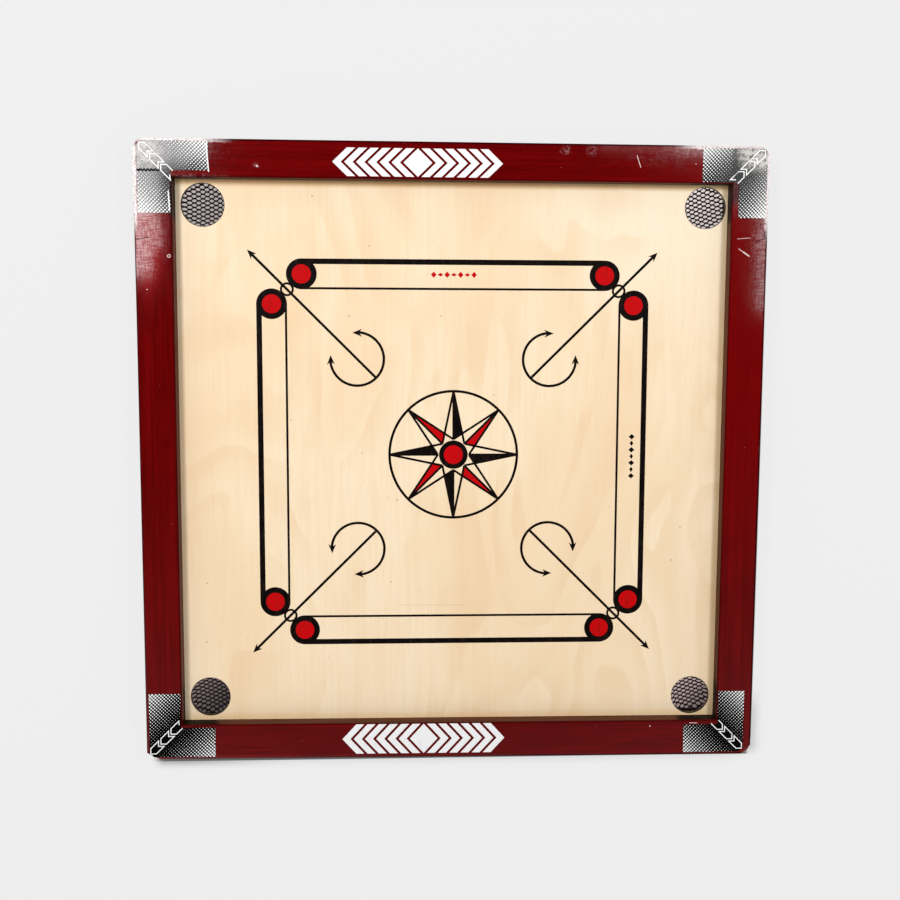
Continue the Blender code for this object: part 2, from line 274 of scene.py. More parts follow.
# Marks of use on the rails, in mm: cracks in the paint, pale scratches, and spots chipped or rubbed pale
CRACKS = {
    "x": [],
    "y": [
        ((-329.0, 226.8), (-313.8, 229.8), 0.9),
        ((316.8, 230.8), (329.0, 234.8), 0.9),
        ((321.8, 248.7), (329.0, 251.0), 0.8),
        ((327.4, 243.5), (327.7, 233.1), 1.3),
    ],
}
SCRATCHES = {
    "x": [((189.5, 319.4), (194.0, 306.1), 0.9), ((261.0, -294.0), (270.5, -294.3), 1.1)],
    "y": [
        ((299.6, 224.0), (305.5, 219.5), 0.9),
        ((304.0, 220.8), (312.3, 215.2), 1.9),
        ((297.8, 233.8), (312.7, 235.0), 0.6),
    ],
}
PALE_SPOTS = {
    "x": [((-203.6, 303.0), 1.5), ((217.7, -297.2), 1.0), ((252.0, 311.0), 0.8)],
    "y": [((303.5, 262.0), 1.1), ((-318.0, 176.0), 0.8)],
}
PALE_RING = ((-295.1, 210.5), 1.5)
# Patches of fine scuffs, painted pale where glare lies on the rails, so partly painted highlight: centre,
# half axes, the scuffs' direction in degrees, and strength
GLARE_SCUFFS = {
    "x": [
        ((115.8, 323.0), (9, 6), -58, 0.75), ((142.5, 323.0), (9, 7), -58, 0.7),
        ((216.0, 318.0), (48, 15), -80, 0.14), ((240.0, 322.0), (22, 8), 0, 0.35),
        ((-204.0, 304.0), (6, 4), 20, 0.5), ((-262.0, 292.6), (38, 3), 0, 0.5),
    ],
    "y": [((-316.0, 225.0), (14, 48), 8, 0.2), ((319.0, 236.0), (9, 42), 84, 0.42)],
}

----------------

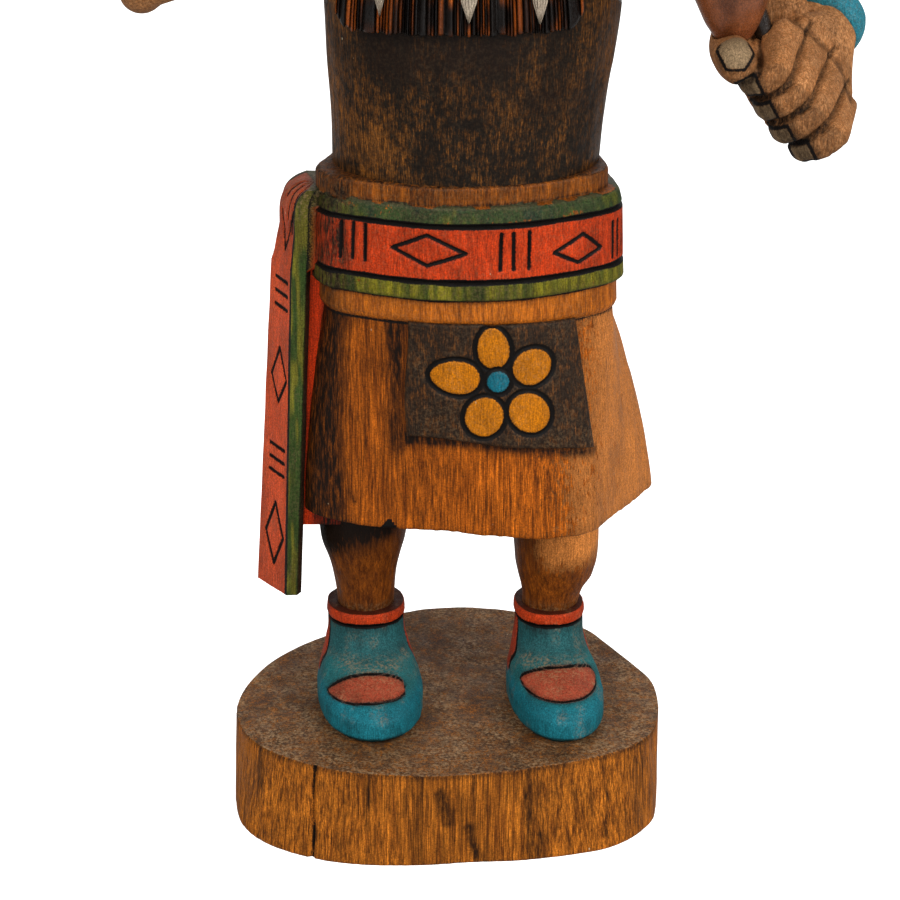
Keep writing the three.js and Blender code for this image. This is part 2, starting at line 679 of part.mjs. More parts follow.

----------------

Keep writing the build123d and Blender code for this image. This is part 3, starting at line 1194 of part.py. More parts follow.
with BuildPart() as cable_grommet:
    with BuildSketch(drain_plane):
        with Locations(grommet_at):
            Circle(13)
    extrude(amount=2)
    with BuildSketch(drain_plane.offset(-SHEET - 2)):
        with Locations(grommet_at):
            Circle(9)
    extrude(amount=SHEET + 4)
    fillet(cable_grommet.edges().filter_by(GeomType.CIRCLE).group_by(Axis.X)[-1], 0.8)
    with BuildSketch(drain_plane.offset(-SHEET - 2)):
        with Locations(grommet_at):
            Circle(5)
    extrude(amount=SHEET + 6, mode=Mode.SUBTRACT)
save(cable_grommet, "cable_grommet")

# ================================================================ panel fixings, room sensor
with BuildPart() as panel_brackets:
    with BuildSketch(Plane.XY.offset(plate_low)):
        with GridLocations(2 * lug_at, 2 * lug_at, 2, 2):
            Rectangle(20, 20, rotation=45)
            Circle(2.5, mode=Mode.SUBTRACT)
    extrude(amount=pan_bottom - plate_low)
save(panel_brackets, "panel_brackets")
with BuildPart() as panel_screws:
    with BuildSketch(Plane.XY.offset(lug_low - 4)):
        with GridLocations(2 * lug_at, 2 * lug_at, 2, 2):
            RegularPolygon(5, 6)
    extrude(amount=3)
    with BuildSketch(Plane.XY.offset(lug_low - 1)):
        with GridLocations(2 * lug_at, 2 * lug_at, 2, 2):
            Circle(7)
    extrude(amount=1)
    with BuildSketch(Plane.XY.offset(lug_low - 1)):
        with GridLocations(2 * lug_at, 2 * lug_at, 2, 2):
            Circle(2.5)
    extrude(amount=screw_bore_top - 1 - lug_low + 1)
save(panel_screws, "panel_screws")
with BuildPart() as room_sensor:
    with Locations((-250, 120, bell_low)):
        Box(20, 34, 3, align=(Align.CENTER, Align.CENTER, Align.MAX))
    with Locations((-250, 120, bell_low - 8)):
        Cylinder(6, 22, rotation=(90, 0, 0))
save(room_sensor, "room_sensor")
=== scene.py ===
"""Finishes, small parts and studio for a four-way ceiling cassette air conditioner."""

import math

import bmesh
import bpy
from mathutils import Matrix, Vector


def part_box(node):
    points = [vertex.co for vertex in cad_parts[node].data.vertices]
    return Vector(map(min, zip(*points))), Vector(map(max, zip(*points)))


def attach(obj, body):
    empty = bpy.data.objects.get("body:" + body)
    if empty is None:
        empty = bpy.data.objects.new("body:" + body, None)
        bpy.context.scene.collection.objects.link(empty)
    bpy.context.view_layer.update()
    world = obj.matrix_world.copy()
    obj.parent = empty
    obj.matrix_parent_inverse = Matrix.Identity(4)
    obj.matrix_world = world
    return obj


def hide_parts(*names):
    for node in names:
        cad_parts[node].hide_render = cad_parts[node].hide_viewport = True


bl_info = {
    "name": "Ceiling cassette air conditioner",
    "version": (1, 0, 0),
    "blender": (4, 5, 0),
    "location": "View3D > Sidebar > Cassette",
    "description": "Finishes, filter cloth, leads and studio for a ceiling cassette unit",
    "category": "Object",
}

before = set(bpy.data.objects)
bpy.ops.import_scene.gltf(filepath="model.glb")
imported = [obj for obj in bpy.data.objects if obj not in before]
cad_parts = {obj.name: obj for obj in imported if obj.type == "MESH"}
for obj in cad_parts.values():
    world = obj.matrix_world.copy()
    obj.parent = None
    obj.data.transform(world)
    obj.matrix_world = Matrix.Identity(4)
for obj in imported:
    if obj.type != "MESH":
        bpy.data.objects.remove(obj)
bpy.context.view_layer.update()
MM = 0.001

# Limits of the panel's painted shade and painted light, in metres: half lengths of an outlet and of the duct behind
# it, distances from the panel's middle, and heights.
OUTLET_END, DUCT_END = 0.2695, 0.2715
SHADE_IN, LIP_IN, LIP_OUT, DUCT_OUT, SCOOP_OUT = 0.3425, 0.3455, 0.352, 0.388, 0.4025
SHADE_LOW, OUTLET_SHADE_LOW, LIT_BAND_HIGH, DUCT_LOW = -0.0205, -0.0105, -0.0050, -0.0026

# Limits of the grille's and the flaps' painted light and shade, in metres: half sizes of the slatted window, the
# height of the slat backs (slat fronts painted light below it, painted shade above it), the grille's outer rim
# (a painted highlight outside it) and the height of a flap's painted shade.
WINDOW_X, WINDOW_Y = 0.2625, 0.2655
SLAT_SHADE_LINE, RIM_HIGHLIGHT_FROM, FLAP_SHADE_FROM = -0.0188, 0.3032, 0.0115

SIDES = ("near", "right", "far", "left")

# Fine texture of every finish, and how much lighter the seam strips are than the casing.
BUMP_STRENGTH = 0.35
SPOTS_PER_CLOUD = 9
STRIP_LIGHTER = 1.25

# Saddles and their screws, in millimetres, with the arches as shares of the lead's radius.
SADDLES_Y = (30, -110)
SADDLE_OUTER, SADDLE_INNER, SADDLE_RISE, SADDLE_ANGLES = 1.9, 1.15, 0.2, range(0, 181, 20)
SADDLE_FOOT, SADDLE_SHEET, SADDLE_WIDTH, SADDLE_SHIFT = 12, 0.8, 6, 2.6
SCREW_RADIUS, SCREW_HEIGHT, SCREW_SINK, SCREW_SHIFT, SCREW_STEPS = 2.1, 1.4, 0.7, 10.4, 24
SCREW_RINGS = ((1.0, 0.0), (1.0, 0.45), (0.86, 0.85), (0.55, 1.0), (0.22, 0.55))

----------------

#### What this task involves
From the records above, repeat exactly the lines from the one with "fixings, room sensor" through the one with "for node in", both included.

#### Result below
# ================================================================ panel fixings, room sensor
with BuildPart() as panel_brackets:
    with BuildSketch(Plane.XY.offset(plate_low)):
        with GridLocations(2 * lug_at, 2 * lug_at, 2, 2):
            Rectangle(20, 20, rotation=45)
            Circle(2.5, mode=Mode.SUBTRACT)
    extrude(amount=pan_bottom - plate_low)
save(panel_brackets, "panel_brackets")
with BuildPart() as panel_screws:
    with BuildSketch(Plane.XY.offset(lug_low - 4)):
        with GridLocations(2 * lug_at, 2 * lug_at, 2, 2):
            RegularPolygon(5, 6)
    extrude(amount=3)
    with BuildSketch(Plane.XY.offset(lug_low - 1)):
        with GridLocations(2 * lug_at, 2 * lug_at, 2, 2):
            Circle(7)
    extrude(amount=1)
    with BuildSketch(Plane.XY.offset(lug_low - 1)):
        with GridLocations(2 * lug_at, 2 * lug_at, 2, 2):
            Circle(2.5)
    extrude(amount=screw_bore_top - 1 - lug_low + 1)
save(panel_screws, "panel_screws")
with BuildPart() as room_sensor:
    with Locations((-250, 120, bell_low)):
        Box(20, 34, 3, align=(Align.CENTER, Align.CENTER, Align.MAX))
    with Locations((-250, 120, bell_low - 8)):
        Cylinder(6, 22, rotation=(90, 0, 0))
save(room_sensor, "room_sensor")
=== scene.py ===
"""Finishes, small parts and studio for a four-way ceiling cassette air conditioner."""

import math

import bmesh
import bpy
from mathutils import Matrix, Vector


def part_box(node):
    points = [vertex.co for vertex in cad_parts[node].data.vertices]
    return Vector(map(min, zip(*points))), Vector(map(max, zip(*points)))


def attach(obj, body):
    empty = bpy.data.objects.get("body:" + body)
    if empty is None:
        empty = bpy.data.objects.new("body:" + body, None)
        bpy.context.scene.collection.objects.link(empty)
    bpy.context.view_layer.update()
    world = obj.matrix_world.copy()
    obj.parent = empty
    obj.matrix_parent_inverse = Matrix.Identity(4)
    obj.matrix_world = world
    return obj


def hide_parts(*names):
    for node in names:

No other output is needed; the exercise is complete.